§ Extracted entries

————————

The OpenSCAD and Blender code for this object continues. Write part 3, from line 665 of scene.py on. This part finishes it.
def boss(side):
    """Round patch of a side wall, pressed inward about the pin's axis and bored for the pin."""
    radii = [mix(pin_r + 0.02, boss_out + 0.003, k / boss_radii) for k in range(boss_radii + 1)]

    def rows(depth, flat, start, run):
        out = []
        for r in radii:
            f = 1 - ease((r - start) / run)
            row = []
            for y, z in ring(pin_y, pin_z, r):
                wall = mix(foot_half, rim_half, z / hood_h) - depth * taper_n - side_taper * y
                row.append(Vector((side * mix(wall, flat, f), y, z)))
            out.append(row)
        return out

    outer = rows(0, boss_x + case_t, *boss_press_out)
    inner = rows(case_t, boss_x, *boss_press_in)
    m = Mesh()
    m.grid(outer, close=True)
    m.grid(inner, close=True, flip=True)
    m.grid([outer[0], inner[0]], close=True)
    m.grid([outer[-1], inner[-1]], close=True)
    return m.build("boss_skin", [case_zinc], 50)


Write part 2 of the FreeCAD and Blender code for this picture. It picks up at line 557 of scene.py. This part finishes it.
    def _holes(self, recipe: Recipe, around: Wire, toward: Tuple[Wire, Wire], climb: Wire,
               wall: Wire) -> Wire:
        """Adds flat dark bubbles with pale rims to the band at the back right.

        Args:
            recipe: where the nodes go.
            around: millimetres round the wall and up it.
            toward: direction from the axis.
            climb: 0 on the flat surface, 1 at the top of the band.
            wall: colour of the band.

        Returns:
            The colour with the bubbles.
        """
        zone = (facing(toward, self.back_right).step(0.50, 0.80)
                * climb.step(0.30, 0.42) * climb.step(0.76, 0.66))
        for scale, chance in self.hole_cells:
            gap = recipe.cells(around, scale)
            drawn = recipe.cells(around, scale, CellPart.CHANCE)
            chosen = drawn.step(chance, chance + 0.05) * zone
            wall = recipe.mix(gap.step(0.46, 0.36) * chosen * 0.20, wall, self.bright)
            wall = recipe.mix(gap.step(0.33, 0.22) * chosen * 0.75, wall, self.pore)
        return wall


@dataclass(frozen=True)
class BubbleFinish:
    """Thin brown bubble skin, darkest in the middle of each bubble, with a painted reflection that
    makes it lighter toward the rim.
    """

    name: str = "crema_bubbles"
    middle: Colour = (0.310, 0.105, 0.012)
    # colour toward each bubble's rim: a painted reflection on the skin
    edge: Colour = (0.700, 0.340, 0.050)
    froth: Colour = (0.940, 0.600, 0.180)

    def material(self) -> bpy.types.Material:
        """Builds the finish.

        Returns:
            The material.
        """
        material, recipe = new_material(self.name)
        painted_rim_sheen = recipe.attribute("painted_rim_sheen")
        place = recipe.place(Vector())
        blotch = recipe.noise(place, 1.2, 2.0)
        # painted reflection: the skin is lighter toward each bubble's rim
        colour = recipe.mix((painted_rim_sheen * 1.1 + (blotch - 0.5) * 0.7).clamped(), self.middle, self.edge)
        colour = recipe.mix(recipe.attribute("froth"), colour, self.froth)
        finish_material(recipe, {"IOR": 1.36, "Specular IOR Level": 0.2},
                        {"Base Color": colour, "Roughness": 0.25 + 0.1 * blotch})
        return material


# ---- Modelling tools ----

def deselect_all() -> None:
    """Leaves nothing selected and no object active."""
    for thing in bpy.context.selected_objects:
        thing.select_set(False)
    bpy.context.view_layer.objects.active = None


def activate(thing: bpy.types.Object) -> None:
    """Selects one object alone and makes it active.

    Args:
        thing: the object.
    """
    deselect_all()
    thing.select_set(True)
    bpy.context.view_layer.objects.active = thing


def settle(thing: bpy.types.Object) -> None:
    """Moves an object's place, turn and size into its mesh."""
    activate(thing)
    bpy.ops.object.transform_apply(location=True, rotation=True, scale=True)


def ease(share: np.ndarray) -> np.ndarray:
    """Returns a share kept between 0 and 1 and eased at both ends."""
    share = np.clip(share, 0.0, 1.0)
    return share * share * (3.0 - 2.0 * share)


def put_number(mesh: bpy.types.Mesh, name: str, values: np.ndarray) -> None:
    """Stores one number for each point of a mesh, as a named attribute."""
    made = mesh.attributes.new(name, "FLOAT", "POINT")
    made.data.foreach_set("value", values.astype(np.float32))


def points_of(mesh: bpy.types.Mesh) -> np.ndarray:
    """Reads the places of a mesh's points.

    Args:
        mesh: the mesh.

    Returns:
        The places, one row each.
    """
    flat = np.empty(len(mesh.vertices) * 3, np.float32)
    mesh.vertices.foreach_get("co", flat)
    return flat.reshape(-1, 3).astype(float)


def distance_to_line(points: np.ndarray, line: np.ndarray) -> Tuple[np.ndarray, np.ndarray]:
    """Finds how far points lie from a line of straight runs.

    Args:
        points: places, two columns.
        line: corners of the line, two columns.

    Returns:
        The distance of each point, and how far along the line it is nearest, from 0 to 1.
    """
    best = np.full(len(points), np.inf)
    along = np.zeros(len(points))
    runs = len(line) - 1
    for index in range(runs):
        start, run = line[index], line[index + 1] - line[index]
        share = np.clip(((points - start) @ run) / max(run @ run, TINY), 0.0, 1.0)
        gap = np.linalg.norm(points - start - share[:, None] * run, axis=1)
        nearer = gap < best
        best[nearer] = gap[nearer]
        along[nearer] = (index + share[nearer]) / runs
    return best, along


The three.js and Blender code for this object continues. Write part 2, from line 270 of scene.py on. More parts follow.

————————

§ Short task
Print the material above once more, exactly.

§ Solution to the exercise
The OpenSCAD and Blender code for this object continues. Write part 3, from line 665 of scene.py on. This part finishes it.
def boss(side):
    """Round patch of a side wall, pressed inward about the pin's axis and bored for the pin."""
    radii = [mix(pin_r + 0.02, boss_out + 0.003, k / boss_radii) for k in range(boss_radii + 1)]

    def rows(depth, flat, start, run):
        out = []
        for r in radii:
            f = 1 - ease((r - start) / run)
            row = []
            for y, z in ring(pin_y, pin_z, r):
                wall = mix(foot_half, rim_half, z / hood_h) - depth * taper_n - side_taper * y
                row.append(Vector((side * mix(wall, flat, f), y, z)))
            out.append(row)
        return out

    outer = rows(0, boss_x + case_t, *boss_press_out)
    inner = rows(case_t, boss_x, *boss_press_in)
    m = Mesh()
    m.grid(outer, close=True)
    m.grid(inner, close=True, flip=True)
    m.grid([outer[0], inner[0]], close=True)
    m.grid([outer[-1], inner[-1]], close=True)
    return m.build("boss_skin", [case_zinc], 50)


Write part 2 of the FreeCAD and Blender code for this picture. It picks up at line 557 of scene.py. This part finishes it.
    def _holes(self, recipe: Recipe, around: Wire, toward: Tuple[Wire, Wire], climb: Wire,
               wall: Wire) -> Wire:
        """Adds flat dark bubbles with pale rims to the band at the back right.

        Args:
            recipe: where the nodes go.
            around: millimetres round the wall and up it.
            toward: direction from the axis.
            climb: 0 on the flat surface, 1 at the top of the band.
            wall: colour of the band.

        Returns:
            The colour with the bubbles.
        """
        zone = (facing(toward, self.back_right).step(0.50, 0.80)
                * climb.step(0.30, 0.42) * climb.step(0.76, 0.66))
        for scale, chance in self.hole_cells:
            gap = recipe.cells(around, scale)
            drawn = recipe.cells(around, scale, CellPart.CHANCE)
            chosen = drawn.step(chance, chance + 0.05) * zone
            wall = recipe.mix(gap.step(0.46, 0.36) * chosen * 0.20, wall, self.bright)
            wall = recipe.mix(gap.step(0.33, 0.22) * chosen * 0.75, wall, self.pore)
        return wall


@dataclass(frozen=True)
class BubbleFinish:
    """Thin brown bubble skin, darkest in the middle of each bubble, with a painted reflection that
    makes it lighter toward the rim.
    """

    name: str = "crema_bubbles"
    middle: Colour = (0.310, 0.105, 0.012)
    # colour toward each bubble's rim: a painted reflection on the skin
    edge: Colour = (0.700, 0.340, 0.050)
    froth: Colour = (0.940, 0.600, 0.180)

    def material(self) -> bpy.types.Material:
        """Builds the finish.

        Returns:
            The material.
        """
        material, recipe = new_material(self.name)
        painted_rim_sheen = recipe.attribute("painted_rim_sheen")
        place = recipe.place(Vector())
        blotch = recipe.noise(place, 1.2, 2.0)
        # painted reflection: the skin is lighter toward each bubble's rim
        colour = recipe.mix((painted_rim_sheen * 1.1 + (blotch - 0.5) * 0.7).clamped(), self.middle, self.edge)
        colour = recipe.mix(recipe.attribute("froth"), colour, self.froth)
        finish_material(recipe, {"IOR": 1.36, "Specular IOR Level": 0.2},
                        {"Base Color": colour, "Roughness": 0.25 + 0.1 * blotch})
        return material


# ---- Modelling tools ----

def deselect_all() -> None:
    """Leaves nothing selected and no object active."""
    for thing in bpy.context.selected_objects:
        thing.select_set(False)
    bpy.context.view_layer.objects.active = None


def activate(thing: bpy.types.Object) -> None:
    """Selects one object alone and makes it active.

    Args:
        thing: the object.
    """
    deselect_all()
    thing.select_set(True)
    bpy.context.view_layer.objects.active = thing


def settle(thing: bpy.types.Object) -> None:
    """Moves an object's place, turn and size into its mesh."""
    activate(thing)
    bpy.ops.object.transform_apply(location=True, rotation=True, scale=True)


def ease(share: np.ndarray) -> np.ndarray:
    """Returns a share kept between 0 and 1 and eased at both ends."""
    share = np.clip(share, 0.0, 1.0)
    return share * share * (3.0 - 2.0 * share)


def put_number(mesh: bpy.types.Mesh, name: str, values: np.ndarray) -> None:
    """Stores one number for each point of a mesh, as a named attribute."""
    made = mesh.attributes.new(name, "FLOAT", "POINT")
    made.data.foreach_set("value", values.astype(np.float32))


def points_of(mesh: bpy.types.Mesh) -> np.ndarray:
    """Reads the places of a mesh's points.

    Args:
        mesh: the mesh.

    Returns:
        The places, one row each.
    """
    flat = np.empty(len(mesh.vertices) * 3, np.float32)
    mesh.vertices.foreach_get("co", flat)
    return flat.reshape(-1, 3).astype(float)


def distance_to_line(points: np.ndarray, line: np.ndarray) -> Tuple[np.ndarray, np.ndarray]:
    """Finds how far points lie from a line of straight runs.

    Args:
        points: places, two columns.
        line: corners of the line, two columns.

    Returns:
        The distance of each point, and how far along the line it is nearest, from 0 to 1.
    """
    best = np.full(len(points), np.inf)
    along = np.zeros(len(points))
    runs = len(line) - 1
    for index in range(runs):
        start, run = line[index], line[index + 1] - line[index]
        share = np.clip(((points - start) @ run) / max(run @ run, TINY), 0.0, 1.0)
        gap = np.linalg.norm(points - start - share[:, None] * run, axis=1)
        nearer = gap < best
        best[nearer] = gap[nearer]
        along[nearer] = (index + share[nearer]) / runs
    return best, along


The three.js and Blender code for this object continues. Write part 2, from line 270 of scene.py on. More parts follow.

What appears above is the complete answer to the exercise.